**Dataset excerpt**.
--------------------------------------------------

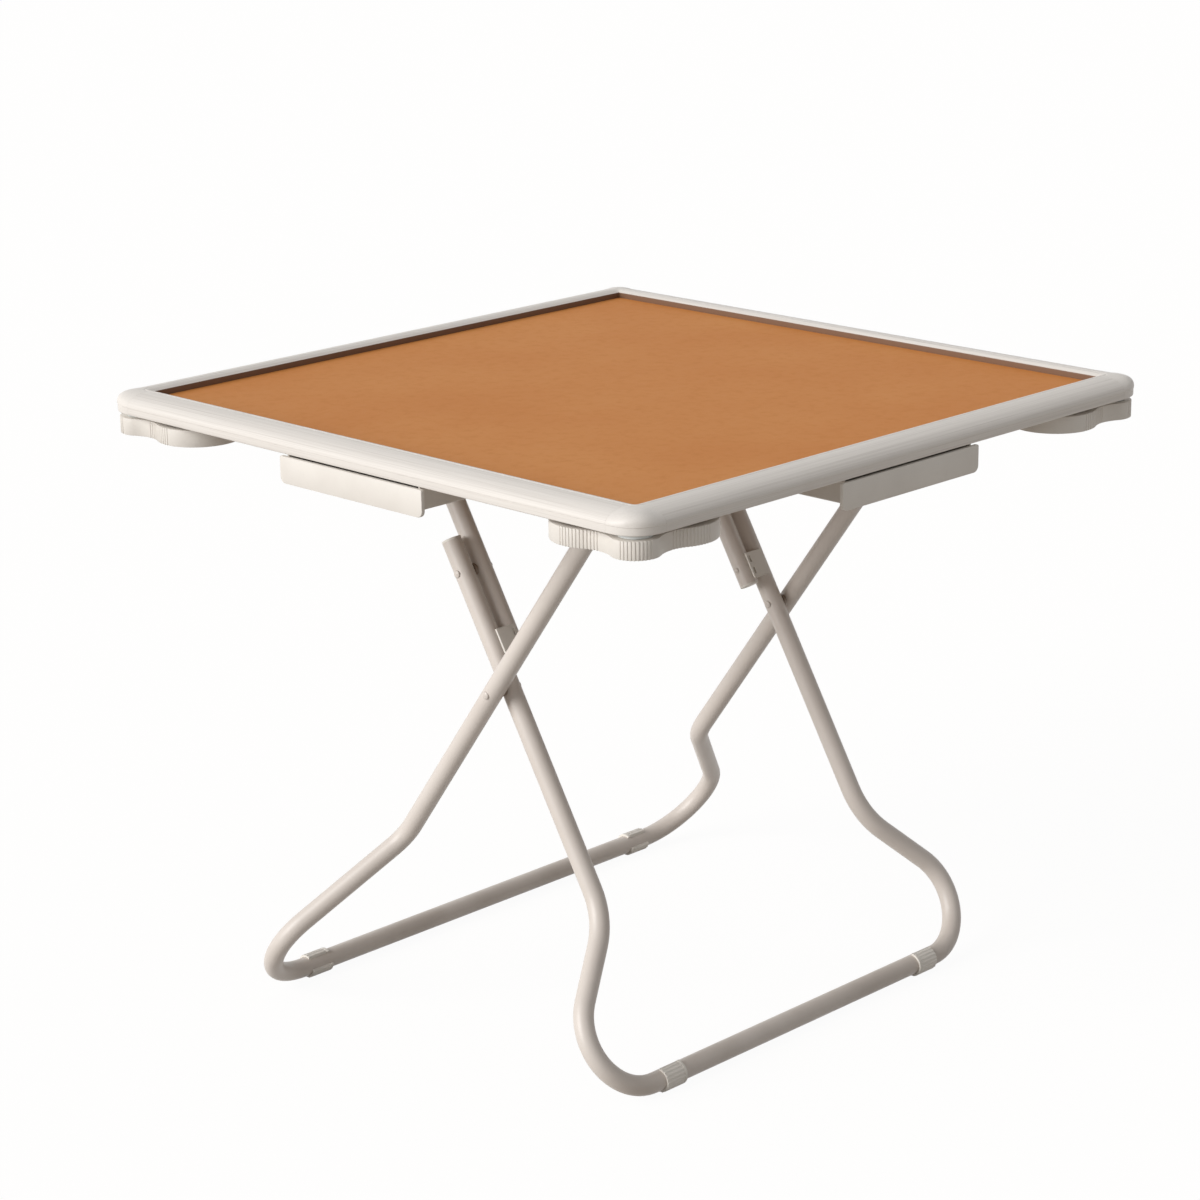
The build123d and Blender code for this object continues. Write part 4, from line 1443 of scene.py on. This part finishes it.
    def _add_plugs(self, tag: Tag, distance: float, x: float, way: int) -> None:
        """Makes the moulded plugs of two tube ends.

        Args:
            tag: The pair's name, slot, body and CAD node.
            distance: Distance of the ends below the crossing.
            x: Place of the right-hand end across the table.
            way: 1 where the plug points down the frame and -1 where it points up.
        """
        shoulder = self.tube - self.plug_round
        top = self.plug_wall + self.plug_round
        profile = [(0, -self.plug_inside), (self.tube, 0)]
        for turn in quarter_angles(EDGE_SPANS):
            rise = self.plug_round * math.sin(turn)
            profile.append((shoulder + self.plug_round * math.cos(turn), self.plug_wall + rise))
        profile += [(self.tube - self.plug_rim, top)]
        profile += [(reach, top - self.plug_sink) for reach in (self.tube - self.plug_dish, 0)]
        form = Form()
        for side in WAYS:
            end = self.point(self.front_down, distance, side * x)
            form.at(frame_of(end, (1, 0, 0), self.front_down * way)).lathe(profile, PLUG_FACETS)
        form.piece(tag, CLIP_PLASTIC)

    def _add_rivets(
        self, tag: Tag, level: float, ends: tuple[float, float], heads: tuple[bool, bool]
    ) -> None:
        """Makes a pair of rivets across the tubes.

        Args:
            tag: The pair's name, slot, body and CAD node.
            level: Distance below the crossing along the front frame.
            ends: Inner and outer end of the right-hand rivet.
            heads: Whether the inner and the outer end have a head.
        """
        inner, outer = ends
        length = outer - inner
        profile = [(0, 0), (self.rivet, 0), (self.rivet, length), (0, length)]
        places = (UPSIDE_DOWN, Matrix.Translation((0, 0, length)))
        form = Form()
        for way in WAYS:
            local = self.across(self.front_down, level, way * inner, way)
            form.at(local).lathe(profile, BORE_FACETS)
            for place, head in zip(places, heads):
                if head:
                    add_dome(form, local @ place, self.head, self.head_height)
        form.piece(tag, TUBE_COAT)

    def _add_spacers(self, tag: Tag, level: float, ends: tuple[float, float]) -> None:
        """Makes a pair of rings between the tubes.

        Args:
            tag: The pair's name, slot, body and CAD node.
            level: Distance below the crossing along the front frame.
            ends: Inner and outer face of the right-hand ring.
        """
        near, far = ends
        length = far - near
        hole, soft = self.rivet + self.spacer_play, self.spacer - self.spacer_edge
        profile = [(hole, 0), (soft, 0), (self.spacer, self.spacer_edge)]
        profile += [(self.spacer, length - self.spacer_edge), (soft, length)]
        profile += [(hole, length), (hole, 0)]
        form = Form()
        for way in WAYS:
            form.at(self.across(self.front_down, level, way * near, way))
            form.lathe(profile, HEAD_FACETS)
        form.piece(tag, RING_PLASTIC)

    def _clip_section(self, slot: float) -> list[Vector]:
        """Section of the right-hand lock clip: x outward and y to the rear.

        Args:
            slot: Depth of the slot in its front edge.

        Returns:
            The outline.
        """
        pitch = Layer.FRONT.value - Layer.UPPER.value
        reach = self.tube + self.clip_wall
        grip = self.tube + self.clip_grip
        cradle = self.tube + self.clip_cradle
        large, small = self.clip_round, self.clip_tip
        points = [flat(0, grip), flat(0, reach)]
        spans, small_spans, inner_spans = self.clip_spans
        points += arc(flat(pitch - cradle - large, reach - large), large, 90, 0, ROUND_SPANS)
        points += arc(flat(pitch, 0), cradle, 180, 270, spans)
        points += arc(flat(pitch - small, small - reach), small, 0, -90, small_spans)
        near, far = self.clip_slot
        spots = ((far, 0), (far, slot), (near, slot), (near, 0), (0, 0))
        points += [flat(x, depth - reach) for x, depth in spots] + [flat(0, -grip)]
        return points + arc(ORIGIN, grip, -90, 90, inner_spans)[1:-1]

    def _add_lock_clips(self) -> None:
        """Makes the lock clips on the tails of the upper frame and their screws."""
        start = self.clip_start - self.link_reach
        middle = self.clip_start + self.clip_length / 2 - self.link_reach
        edge, least, full = self.clip_edge, self.clip_slot_least, self.clip_slot_depth
        levels = [(edge, 0.0, least), (0.0, edge, least)]
        for low, high in self.clip_slots:
            levels += [(0.0, low, least), (0.0, low + least, full)]
            levels += [(0.0, high - least, full), (0.0, high, least)]
        levels += [(0.0, self.clip_length - edge, least), (edge, self.clip_length, least)]
        shank = [(self.clip_screw, 0), (self.clip_screw, -self.clip_screw_length)]
        screws = Form()
        for way, name in zip(WAYS, ("right", "left")):
            place = self.point(self.front_down, start, way * Layer.UPPER.value)
            form = Form().at(frame_of(place, (1, 0, 0), self.front_down))
            rows = []
            for depth, level, slot in levels:
                section = [flat(p.x * way, -p.y) for p in self._clip_section(slot)][::-way]
                rows.append(raised(inset(section, depth), level))
            form.stack(rows)
            tag = tag_of("lock_clip_" + name, "clip", "upper_link")
            form.piece(tag, CLIP_PLASTIC, self.crease)
            head_x = way * (Layer.UPPER.value - self.tube - self.seat)
            local = self.across(self.front_down, middle, head_x, -way)
            screws.at(local).lathe(shank, SHANK_FACETS)
            add_dome(screws, local, *self.clip_screw_head)
        tag = Tag("lock_clip_screw_pair", "screw", "upper_link", "lock_clip_screws")
        screws.piece(tag, TUBE_COAT)

    def _foot_outline(self, mouth: float, width: float, ribbed: bool) -> list[Vector]:
        """Section of a foot clip with x to the rear and y up.

        Args:
            mouth: Direction of the opening in degrees.
            width: Width of the opening in degrees.
            ribbed: Whether the outside has ribs.

        Returns:
            The outline, counterclockwise.
        """
        start = mouth + width / 2
        end = mouth + 360 - width / 2
        low, high = self.foot_radius - self.foot_rib, self.foot_radius
        outer_spans, inner_spans = self.foot_spans
        corners = [(-self.foot_root, low), (-self.foot_crest, high)]
        corners += [(self.foot_crest, high), (self.foot_root, low)]
        outer = [] if ribbed else arc(ORIGIN, self.foot_radius, start, end, outer_spans)
        if ribbed:
            first, last = math.ceil(start / self.foot_pitch), math.floor(end / self.foot_pitch)
            for number in range(first, last + 1):
                for share, radius in corners:
                    angle = (number + share) * self.foot_pitch
                    if start < angle < end:
                        outer.append(on_circle(ORIGIN, radius, angle))
        return outer + arc(ORIGIN, self.tube + self.foot_play, end, start, inner_spans)

    def _add_foot(self, tag: Tag, place: Matrix, way: int, mouth: float, width: float) -> None:
        """Makes one foot clip.

        Args:
            tag: The clip's name, slot, body and CAD node.
            place: Frame on the floor bar's middle line, with Z outward.
            way: 1 on the right and -1 on the left.
            mouth: Direction of the opening in degrees.
            width: Width of the opening in degrees.
        """
        form = Form().at(place)
        edge = self.foot_edge
        parts = ((True, self.foot_bead, self.foot_length), (False, 0.0, self.foot_bead))
        for ribbed, start, end in parts:
            outline = self._foot_outline(mouth, width, ribbed)
            section = [flat(p.x, p.y * way) for p in outline][::way]
            rows = ((edge, start), (0, start + edge), (0, end - edge), (edge, end))
            form.stack([raised(inset(section, depth), z) for depth, z in rows])
        for corner in form.bm.verts:
            corner.co.z = max(corner.co.z, 0)
        form.piece(tag, CLIP_PLASTIC, self.crease)

    def build_feet(self) -> None:
        """Makes the ribbed clips on the two floor bars."""
        front = (self.front_down, self.front_bar, self.front_foot)
        rear = (self.rear_down, self.rear_bar, self.rear_foot)
        mouths = ((self.front_lift, self.front_mouth), (180 - self.rear_lift, self.rear_mouth))
        for name, bar, mouth in zip(("front", "rear"), (front, rear), mouths):
            down, distance, x = bar
            for way, side in zip(WAYS, ("right", "left")):
                place = self.across(down, distance, way * (x - self.foot_length / 2), way)
                tag = tag_of(name + "_foot_clip_" + side, "clip", name + "_legs")
                self._add_foot(tag, place, way, *mouth)


@dataclass
class Fasteners:
    """Saddles and screws that hold the frames and housings to the board."""

    board: float = 733.5
    strap: float = 2.0
    flange: float = 2.5
    apart: float = 12.0
    shank: float = 1.9
    bite: float = 7.0
    head: tuple[float, float, float] = (3.9, 2.2, 2.4)

    def screws_of(self, node: str) -> list[Vector]:
        """Middle of each separate screw of a CAD node.

        Args:
            node: Name of the node.

        Returns:
            The screws' places in millimetres.
        """
        points = [v.co / MM for v in frame["nodes"][node].data.vertices]
        places: list[Vector] = []
        for point in points:
            if not any((p.xy - point.xy).length < self.apart for p in places):
                near = [q for q in points if (q.xy - point.xy).length < self.apart]
                xs, ys = [q.x for q in near], [q.y for q in near]
                places.append(flat(min(xs) + max(xs), min(ys) + max(ys)) / 2)
        return places

    def build(self) -> None:
        """Makes the screws and dresses the saddles."""
        for node, flange in (("saddle_screws", self.strap), ("housing_screws", self.flange)):
            length = self.bite + flange
            profile = [(self.shank, 0), (self.shank, -length), (0, -length)]
            form = Form()
            for place in self.screws_of(node):
                seat = frame_of((place.x, place.y, self.board - flange), (1, 0, 0), (0, 0, -1))
                form.at(seat).lathe(profile, SHANK_FACETS)
                add_cross_head(form, seat, *self.head)
            form.piece(Tag(node + "_set", "screw", "table", node), ZINC)
        for name in frame["nodes"]:
            if name.startswith("saddle_block"):
                dress(name, CLIP_PLASTIC)
        dress("saddle_straps", TUBE_COAT)


@dataclass
class Studio:
    """Pale floor, soft light and the camera."""

    lens: float = 96.48
    sensor: float = 36.0
    place: Place = (-2.6995, -2.6242, 1.6056)
    ahead: Place = (0.6810, 0.6743, -0.2859)
    right: Place = (0.7006, -0.7135, -0.0140)
    key_strength: float = 2.85
    key_spread: float = 40.0
    key_from: Place = (-0.87, 0.28, 0.40)
    sky_strength: float = 0.35
    white: Colour = (1.0, 1.0, 1.0, 1.0)
    floor: Colour = tone(188, 181, 173)
    floor_haze: Colour = tone(180, 173, 165)
    floor_glow: float = 1.1
    floor_share: float = 0.86
    floor_reach: float = 12.0
    floor_drop: float = 0.0002

    def build_camera(self) -> None:
        """Makes the camera from its place and directions."""
        ahead = Vector(self.ahead).normalized()
        right = Vector(self.right)
        right = (right - ahead * right.dot(ahead)).normalized()
        up = right.cross(ahead)
        data = bpy.data.cameras.new("camera")
        data.lens = self.lens
        data.sensor_width = self.sensor
        data.sensor_fit = "HORIZONTAL"
        camera = bpy.data.objects.new("camera", data)
        turn = Matrix((right, up, -ahead)).transposed().to_4x4()
        camera.matrix_world = Matrix.Translation(Vector(self.place)) @ turn
        bpy.context.scene.collection.objects.link(camera)
        bpy.context.scene.camera = camera

    def build_light(self) -> None:
        """Makes the soft key light and the world, which is dim but looks white."""
        data = bpy.data.lights.new("key", "SUN")
        data.energy = self.key_strength
        data.angle = math.radians(self.key_spread)
        key = bpy.data.objects.new("key", data)
        key.rotation_mode = "QUATERNION"
        key.rotation_quaternion = Vector(self.key_from).to_track_quat("Z", "Y")
        bpy.context.scene.collection.objects.link(key)
        world = bpy.data.worlds.new("studio")
        nodes = Nodes(world)
        skies = []
        for strength in (self.sky_strength, 1.0):
            inputs = {"Color": self.white, "Strength": strength}
            skies.append(nodes.add("ShaderNodeBackground", None, inputs).outputs[0])
        nodes.mix(nodes.seen(), *skies, "ShaderNodeOutputWorld")
        bpy.context.scene.world = world
        bpy.context.scene.view_settings.view_transform = "Standard"

    def build_floor(self) -> None:
        """Makes the plain pale floor."""
        mesh = bpy.data.meshes.new("studio_floor")
        corners = [flat(x, y) * self.floor_reach for x, y in QUADRANTS]
        mesh.from_pydata(corners, [], [(0, 1, 2, 3)])
        mesh.materials.append(self._floor_material())
        floor = bpy.data.objects.new("studio_floor", mesh)
        bpy.context.scene.collection.objects.link(floor)
        floor.location.z = -self.floor_drop

    def _floor_material(self) -> Material:
        """A pale floor that the camera sees as nearly white, with the table's soft shadow.

        Returns:
            The material.
        """
        paint = Paint("studio_floor")
        colour = paint.layers(self.floor, (paint.noise(3, 2) * 0.2, self.floor_haze))
        matt = paint.add("ShaderNodeBsdfDiffuse", None, {"Color": colour}).outputs[0]
        glow = paint.add("ShaderNodeEmission", None, {"Strength": self.floor_glow}).outputs[0]
        paint.mix(paint.seen() * self.floor_share, matt, glow, "ShaderNodeOutputMaterial")
        return paint.material


def main() -> None:
    """Builds every sub-assembly in order."""
    logging.basicConfig(level=logging.INFO, format="%(message)s")
    rim = Rim()
    rim.build_rails()
    rim.build_caps()
    PlayingField().build()
    tray = CupTray()
    for corner in CORNERS:
        tray.build(corner)
    tray.build_pivots()
    drawer = Drawer()
    for turns, name in enumerate(SIDES):
        drawer.build(name, turns)
    legs = Legs()
    legs.build_rear()
    legs.build_front()
    legs.build_upper()
    legs.build_feet()
    Fasteners().build()
    studio = Studio()
    studio.build_camera()
    studio.build_light()
    studio.build_floor()


if __name__ == "__main__":
    main()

--------------------------------------------------

**Written problem**.
Give every line of the material that includes the string "scene".

**Response below**.
The build123d and Blender code for this object continues. Write part 4, from line 1443 of scene.py on. This part finishes it.
        bpy.context.scene.collection.objects.link(camera)
        bpy.context.scene.camera = camera
        bpy.context.scene.collection.objects.link(key)
        bpy.context.scene.world = world
        bpy.context.scene.view_settings.view_transform = "Standard"
        bpy.context.scene.collection.objects.link(floor)